JSON records of objects:
◇ ◇ ◇
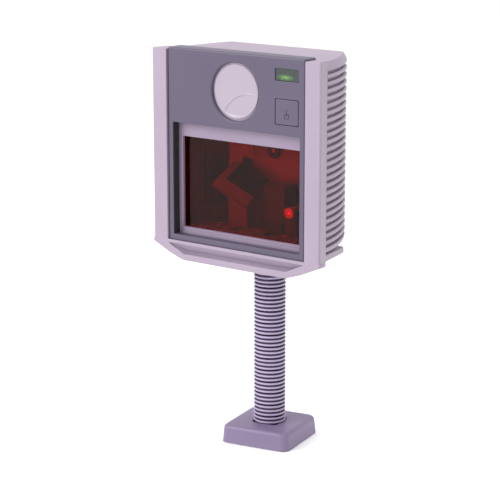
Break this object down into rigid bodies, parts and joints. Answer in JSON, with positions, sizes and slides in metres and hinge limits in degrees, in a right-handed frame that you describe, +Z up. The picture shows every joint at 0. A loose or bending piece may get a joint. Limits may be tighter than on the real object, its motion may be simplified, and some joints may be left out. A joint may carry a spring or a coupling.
{
  "type": "presentation barcode scanner",
  "caption": "Upright laser barcode scanner head with a red window and finned back, on a bendable ribbed mast with a square counter base.",
  "frame": {"origin": "the mast's axis on the counter, at the middle of the base's underside", "axes": "+X to the customer's right, -Y towards the customer, +Z up; the head is square to the axes and the base is turned 9.9 degrees about Z"},
  "size_m": [0.1508, 0.0774, 0.2979],
  "materials": {
    "shell": "fine moulded texture",
    "dark_shell": "fine moulded texture",
    "bezel": "satin",
    "tray": "satin",
    "badge": "satin",
    "mast": "satin",
    "rubber": "matt",
    "steel": "zinc plated",
    "screw": "zinc plated",
    "brass": "turned",
    "nylon": "smooth",
    "red_glass": "polished, red tinted",
    "smoked_lens": "polished",
    "led": "clear moulded",
    "board": "solder mask",
    "black_plastic": "satin",
    "bench": "satin",
    "motor_plate": "satin",
    "mirror": "first surface",
    "lens": "polished"
  },
  "bodies": {
    "base": {"base_cover": "dark_shell", "base_plate": "steel", "base_pad": "rubber", "mast_socket": "steel", "socket_set_screws": "screw", "mast_root": "mast"},
    "mast_link_01": {"mast_link_01": "mast"},
    "mast_link_02": {"mast_link_02": "mast"},
    "mast_link_03": {"mast_link_03": "mast"},
    "mast_link_04": {"mast_link_04": "mast"},
    "mast_link_05": {"mast_link_05": "mast"},
    "mast_link_06": {"mast_link_06": "mast"},
    "mast_link_07": {"mast_link_07": "mast"},
    "mast_link_08": {"mast_link_08": "mast"},
    "mast_link_09": {"mast_link_09": "mast"},
    "mast_link_10": {"mast_link_10": "mast"},
    "mast_link_11": {"mast_link_11": "mast"},
    "mast_link_12": {"mast_link_12": "mast", "mast_ferrule": "steel", "slip_washer": "nylon", "swivel_washer": "steel", "swivel_nut": "steel"},
    "head": {"front_housing": "shell", "rear_housing": "shell", "front_bezel": "bezel", "window_frame": "tray", "window_gasket": "rubber", "scan_window": "red_glass", "badge_disc": "badge", "led_lens": "smoked_lens", "status_leds": "led", "indicator_board": "board", "button_switch": "black_plastic", "board_screws": "screw", "beeper": "black_plastic", "optical_bench": "bench", "bench_screws": "screw", "collecting_mirror": "mirror", "mirror_holder": "bench", "motor_plate": "motor_plate", "spin_motor": "black_plastic", "laser_housing": "black_plastic", "laser_module": "brass", "laser_lens": "lens", "laser_bracket": "black_plastic", "pattern_mirror_left": "mirror", "pattern_mirror_centre": "mirror", "pattern_mirror_right": "mirror", "main_board": "board", "board_chips": "black_plastic", "cable_jack": "black_plastic", "housing_screws": "screw", "mount_plate": "steel", "mount_screws": "screw", "swivel_bush": "nylon"},
    "button": {"power_button": "bezel"},
    "scan_wheel": {"polygon_mirror": "mirror", "motor_shaft": "steel"}
  },
  "joints": [
    {"name": "mast_bend_01", "type": "hinge", "parent": "base", "child": "mast_link_01", "pos_m": [0, 0, 0.01938], "axis": [1, 0, 0], "range_deg": [-5, 5]},
    {"name": "mast_bend_02", "type": "hinge", "parent": "mast_link_01", "child": "mast_link_02", "pos_m": [0, 0, 0.0285], "axis": [0, 1, 0], "range_deg": [-5, 5]},
    {"name": "mast_bend_03", "type": "hinge", "parent": "mast_link_02", "child": "mast_link_03", "pos_m": [0, 0, 0.03762], "axis": [1, 0, 0], "range_deg": [-5, 5]},
    {"name": "mast_bend_04", "type": "hinge", "parent": "mast_link_03", "child": "mast_link_04", "pos_m": [0, 0, 0.04674], "axis": [0, 1, 0], "range_deg": [-5, 5]},
    {"name": "mast_bend_05", "type": "hinge", "parent": "mast_link_04", "child": "mast_link_05", "pos_m": [0, 0, 0.05586], "axis": [1, 0, 0], "range_deg": [-5, 5]},
    {"name": "mast_bend_06", "type": "hinge", "parent": "mast_link_05", "child": "mast_link_06", "pos_m": [0, 0, 0.06498], "axis": [0, 1, 0], "range_deg": [-5, 5]},
    {"name": "mast_bend_07", "type": "hinge", "parent": "mast_link_06", "child": "mast_link_07", "pos_m": [0, 0, 0.0741], "axis": [1, 0, 0], "range_deg": [-5, 5]},
    {"name": "mast_bend_08", "type": "hinge", "parent": "mast_link_07", "child": "mast_link_08", "pos_m": [0, 0, 0.08322], "axis": [0, 1, 0], "range_deg": [-5, 5]},
    {"name": "mast_bend_09", "type": "hinge", "parent": "mast_link_08", "child": "mast_link_09", "pos_m": [0, 0, 0.09234], "axis": [1, 0, 0], "range_deg": [-5, 5]},
    {"name": "mast_bend_10", "type": "hinge", "parent": "mast_link_09", "child": "mast_link_10", "pos_m": [0, 0, 0.10146], "axis": [0, 1, 0], "range_deg": [-5, 5]},
    {"name": "mast_bend_11", "type": "hinge", "parent": "mast_link_10", "child": "mast_link_11", "pos_m": [0, 0, 0.11058], "axis": [1, 0, 0], "range_deg": [-5, 5]},
    {"name": "mast_bend_12", "type": "hinge", "parent": "mast_link_11", "child": "mast_link_12", "pos_m": [0, 0, 0.1197], "axis": [0, 1, 0], "range_deg": [-5, 5]},
    {"name": "head_swivel", "type": "hinge", "parent": "mast_link_12", "child": "head", "pos_m": [0, 0, 0.145], "axis": [0, 0, 1], "range_deg": [-60, 60]},
    {"name": "button_press", "type": "slide", "parent": "head", "child": "button", "axis": [0, 1, 0], "range_m": [0, 0.0008], "stiffness_N_per_m": 1500, "springref_m": -0.0005},
    {"name": "wheel_spin", "type": "hinge", "parent": "head", "child": "scan_wheel", "pos_m": [0.003, 0.01, 0.2215], "axis": [0, 1, 0], "continuous": true}
  ],
  "couplings": [
    {"joint": "mast_bend_03", "follows": "mast_bend_01", "ratio": 1},
    {"joint": "mast_bend_04", "follows": "mast_bend_02", "ratio": 1},
    {"joint": "mast_bend_05", "follows": "mast_bend_01", "ratio": 1},
    {"joint": "mast_bend_06", "follows": "mast_bend_02", "ratio": 1},
    {"joint": "mast_bend_07", "follows": "mast_bend_01", "ratio": 1},
    {"joint": "mast_bend_08", "follows": "mast_bend_02", "ratio": 1},
    {"joint": "mast_bend_09", "follows": "mast_bend_01", "ratio": 1},
    {"joint": "mast_bend_10", "follows": "mast_bend_02", "ratio": 1},
    {"joint": "mast_bend_11", "follows": "mast_bend_01", "ratio": 1},
    {"joint": "mast_bend_12", "follows": "mast_bend_02", "ratio": 1}
  ]
}
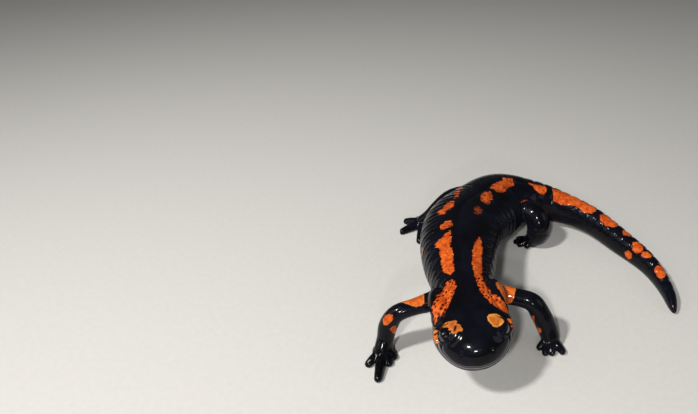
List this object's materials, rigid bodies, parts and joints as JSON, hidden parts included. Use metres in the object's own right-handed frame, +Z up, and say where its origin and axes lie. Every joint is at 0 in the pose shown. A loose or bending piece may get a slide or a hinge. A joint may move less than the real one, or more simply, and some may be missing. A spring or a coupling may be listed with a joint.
{
  "type": "fire salamander",
  "caption": "Life-size still model of an adult fire salamander, black with orange blotches, standing with its trunk bent and its tail curled round beside it.",
  "frame": {"origin": "middle of the whole outline seen from above, on the floor it stands on", "axes": "+Z up; the head faces -Y; the animal's own left side, where the tail curls round, is towards +X"},
  "size_m": [0.089, 0.087, 0.0214],
  "materials": {
    "skin": "bare wet skin, glossy blue-black with matter orange blotches",
    "eye": "wet, glossy, nearly black"
  },
  "bodies": {
    "root": {"head": "skin", "lower_jaw": "skin", "neck": "skin", "trunk_front": "skin", "trunk_rear": "skin", "pelvis": "skin", "tail_root": "skin", "tail_middle": "skin", "tail_end": "skin", "tail_tip": "skin", "upper_arm_left": "skin", "upper_arm_right": "skin", "forearm_left": "skin", "forearm_right": "skin", "hand_left": "skin", "hand_right": "skin", "thigh_left": "skin", "thigh_right": "skin", "shank_left": "skin", "shank_right": "skin", "foot_left": "skin", "foot_right": "skin", "eye_left": "eye", "eye_right": "eye"}
  },
  "joints": []
}
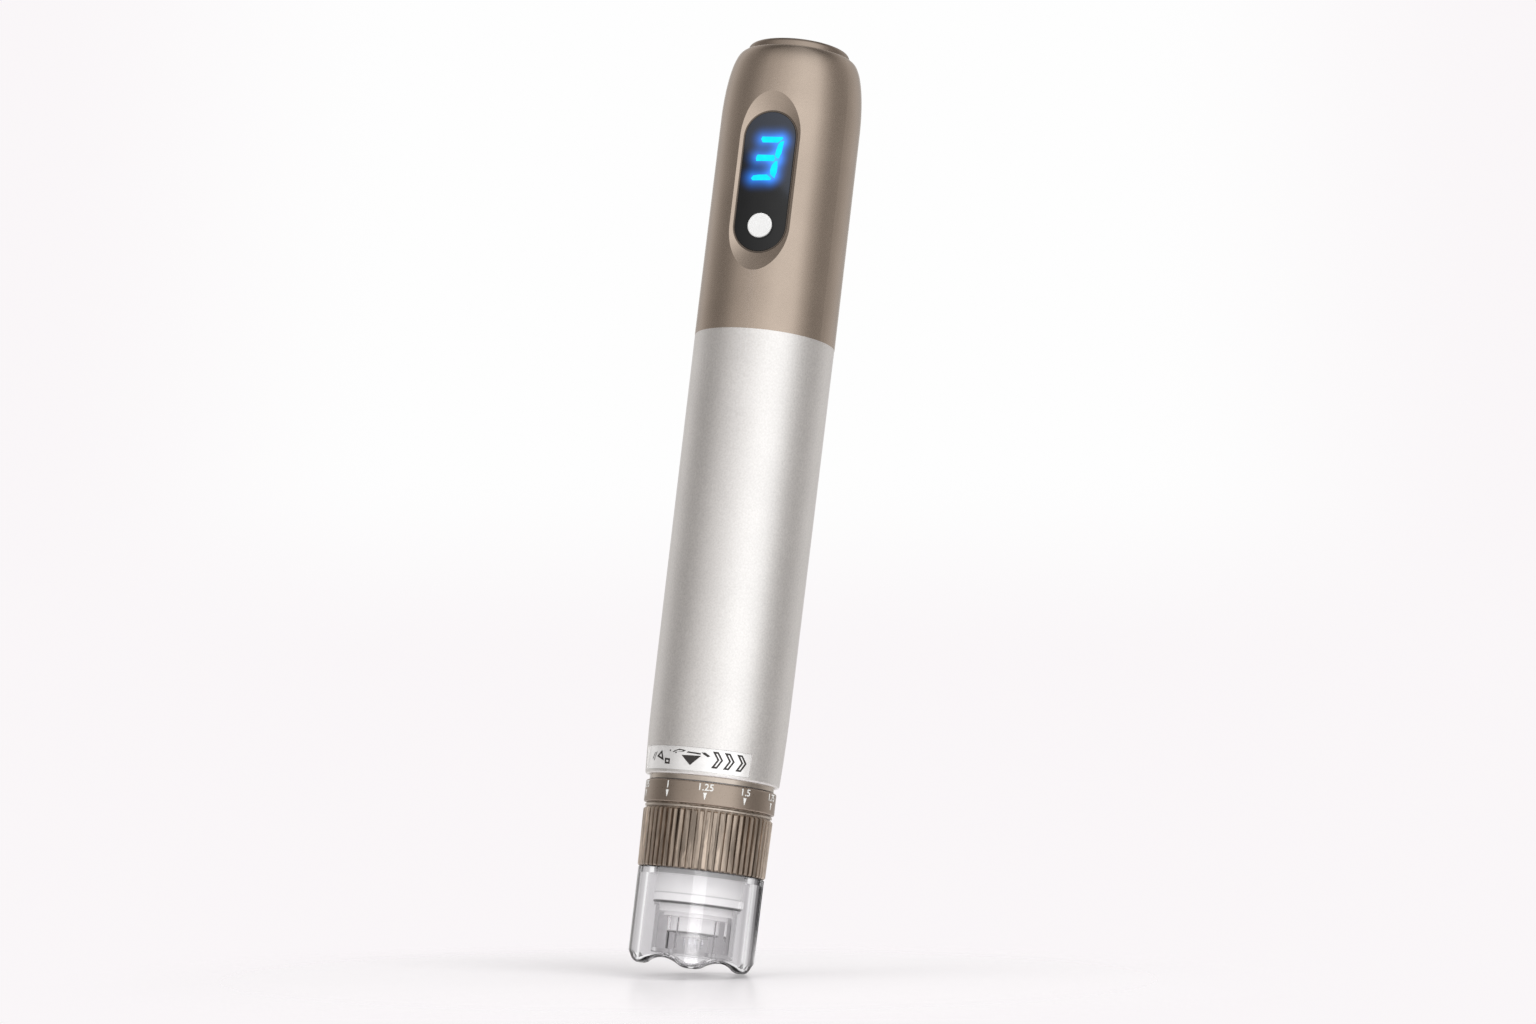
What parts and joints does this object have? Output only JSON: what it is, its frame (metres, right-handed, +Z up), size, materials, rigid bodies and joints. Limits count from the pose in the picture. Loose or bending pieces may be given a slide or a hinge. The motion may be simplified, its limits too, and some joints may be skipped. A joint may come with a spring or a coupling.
{
  "type": "microneedling pen",
  "caption": "Cordless microneedling pen with a lit window and button, tapered metal barrel, turning depth collar and clear lobed guard round a needle cartridge.",
  "frame": {"origin": "under the middle of the guard's rim, on the surface the pen stands on", "axes": "+Z up the pen from the guard to the cap, display and button face -Y"},
  "size_m": [0.0266, 0.0266, 0.175],
  "materials": {
    "taupe_metal": "satin taupe",
    "silver_metal": "satin, finely blasted",
    "bright_metal": "polished",
    "inner_metal": "turned",
    "spring_steel": "bright",
    "motor_steel": "satin",
    "bush_brass": "turned",
    "seal_rubber": "matte",
    "window_gloss": "black gloss",
    "button_white": "soft gloss",
    "inner_plastic": "moulded",
    "cartridge_white": "moulded",
    "clear_plastic": "clear moulded plastic",
    "cell_wrap": "shrink wrap",
    "board_green": "printed board"
  },
  "bodies": {
    "housing": {"upper_housing": "taupe_metal", "top_cap": "taupe_metal", "cap_seal": "seal_rubber", "joint_seal": "seal_rubber", "display_window": "window_gloss", "button_bezel": "window_gloss", "button_switch": "inner_plastic", "barrel": "silver_metal", "marker_band": "bright_metal", "neck_ring": "taupe_metal", "nose_tube": "inner_metal", "retaining_ring": "spring_steel", "rod_bush": "bush_brass", "rod_spring": "spring_steel", "drive_sleeve": "inner_plastic", "motor_mount": "inner_metal", "motor_screws": "spring_steel", "motor_can": "motor_steel", "motor_end_bell": "inner_plastic", "motor_dampers": "seal_rubber", "inner_chassis": "inner_plastic", "battery_cell": "cell_wrap", "cell_tabs": "bright_metal", "control_board": "board_green", "board_screws": "spring_steel", "display_module": "inner_plastic", "charge_board": "board_green", "charge_socket": "bright_metal"},
    "button": {"power_button": "button_white", "switch_plunger": "inner_plastic"},
    "depth_collar": {"knurled_collar": "taupe_metal", "scale_ring": "taupe_metal", "bead_ring": "taupe_metal"},
    "carrier": {"cartridge_carrier": "inner_plastic", "guide_pins": "spring_steel"},
    "cartridge": {"cartridge_body": "cartridge_white", "cartridge_ring": "seal_rubber", "cartridge_nozzle": "clear_plastic", "needle_guide": "cartridge_white", "needle_spring": "spring_steel"},
    "needle_module": {"needle_plate": "cartridge_white", "needles": "spring_steel", "needle_plunger": "cartridge_white"},
    "drive_shaft": {"drive_cam": "inner_plastic", "motor_shaft": "spring_steel"},
    "rod": {"push_rod": "inner_metal"},
    "guard": {"clear_guard": "clear_plastic"}
  },
  "joints": [
    {"name": "button_press", "type": "slide", "parent": "housing", "child": "button", "axis": [0, 1, 0], "range_m": [0, 0.0003], "stiffness_N_per_m": 4000, "springref_m": -0.0002},
    {"name": "depth_turn", "type": "hinge", "parent": "housing", "child": "depth_collar", "pos_m": [0, 0, 0.025], "axis": [0, 0, 1], "range_deg": [-195.6, 128.4]},
    {"name": "carrier_slide", "type": "slide", "parent": "housing", "child": "carrier", "axis": [0, 0, 1], "range_m": [-0.00089, 0.00136]},
    {"name": "cartridge_pull", "type": "slide", "parent": "carrier", "child": "cartridge", "axis": [0, 0, -1], "range_m": [0, 0.03]},
    {"name": "needle_stroke", "type": "slide", "parent": "cartridge", "child": "needle_module", "axis": [0, 0, -1], "range_m": [0, 0.0025], "deforming": ["needle_spring"]},
    {"name": "rod_stroke", "type": "slide", "parent": "housing", "child": "rod", "axis": [0, 0, -1], "range_m": [0, 0.0025], "stiffness_N_per_m": 600, "springref_m": -0.001, "deforming": ["rod_spring"]},
    {"name": "motor_spin", "type": "hinge", "parent": "housing", "child": "drive_shaft", "pos_m": [0, 0, 0.05], "axis": [0, 0, 1], "continuous": true},
    {"name": "guard_pull", "type": "slide", "parent": "housing", "child": "guard", "axis": [0, 0, -1], "range_m": [0, 0.03]}
  ],
  "couplings": [
    {"joint": "depth_turn", "follows": "carrier_slide", "rad_per_m": -2513.3},
    {"joint": "needle_stroke", "follows": "rod_stroke", "ratio": 1}
  ]
}
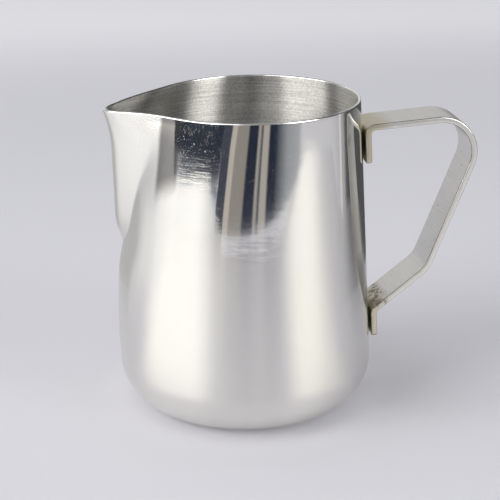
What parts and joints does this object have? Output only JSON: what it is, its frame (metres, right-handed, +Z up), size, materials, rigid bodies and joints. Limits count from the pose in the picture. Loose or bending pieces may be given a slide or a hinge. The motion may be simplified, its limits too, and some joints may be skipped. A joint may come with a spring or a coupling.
{
  "type": "milk frothing pitcher",
  "caption": "Stainless steel milk frothing pitcher: a tapered cup with a rounded base, a pressed V spout and a bent strap handle.",
  "frame": {"origin": "centre of the flat base, on the cup's axis, where the pitcher stands", "axes": "+Z up along the cup's axis, +X towards the handle, the spout towards -X, the XZ plane is the plane of symmetry"},
  "size_m": [0.1294, 0.0898, 0.1097],
  "materials": {
    "polished_steel": "polished stainless steel outside with fine lathe-polishing lines, circumferentially brushed inside",
    "strap_steel": "satin stainless strip with bright polished edges",
    "weld_steel": "dull spot-welded steel"
  },
  "bodies": {
    "root": {"pitcher_body": "polished_steel", "strap_handle": "strap_steel", "upper_weld_1": "weld_steel", "upper_weld_2": "weld_steel", "lower_weld_1": "weld_steel", "lower_weld_2": "weld_steel"}
  },
  "joints": []
}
◇ ◇ ◇
REQUIRED WORK: From the listing above, copy out each line where the word "bending" appears.

CORRECT OUTPUT:
Break this object down into rigid bodies, parts and joints. Answer in JSON, with positions, sizes and slides in metres and hinge limits in degrees, in a right-handed frame that you describe, +Z up. The picture shows every joint at 0. A loose or bending piece may get a joint. Limits may be tighter than on the real object, its motion may be simplified, and some joints may be left out. A joint may carry a spring or a coupling.
List this object's materials, rigid bodies, parts and joints as JSON, hidden parts included. Use metres in the object's own right-handed frame, +Z up, and say where its origin and axes lie. Every joint is at 0 in the pose shown. A loose or bending piece may get a slide or a hinge. A joint may move less than the real one, or more simply, and some may be missing. A spring or a coupling may be listed with a joint.
What parts and joints does this object have? Output only JSON: what it is, its frame (metres, right-handed, +Z up), size, materials, rigid bodies and joints. Limits count from the pose in the picture. Loose or bending pieces may be given a slide or a hinge. The motion may be simplified, its limits too, and some joints may be skipped. A joint may come with a spring or a coupling.
What parts and joints does this object have? Output only JSON: what it is, its frame (metres, right-handed, +Z up), size, materials, rigid bodies and joints. Limits count from the pose in the picture. Loose or bending pieces may be given a slide or a hinge. The motion may be simplified, its limits too, and some joints may be skipped. A joint may come with a spring or a coupling.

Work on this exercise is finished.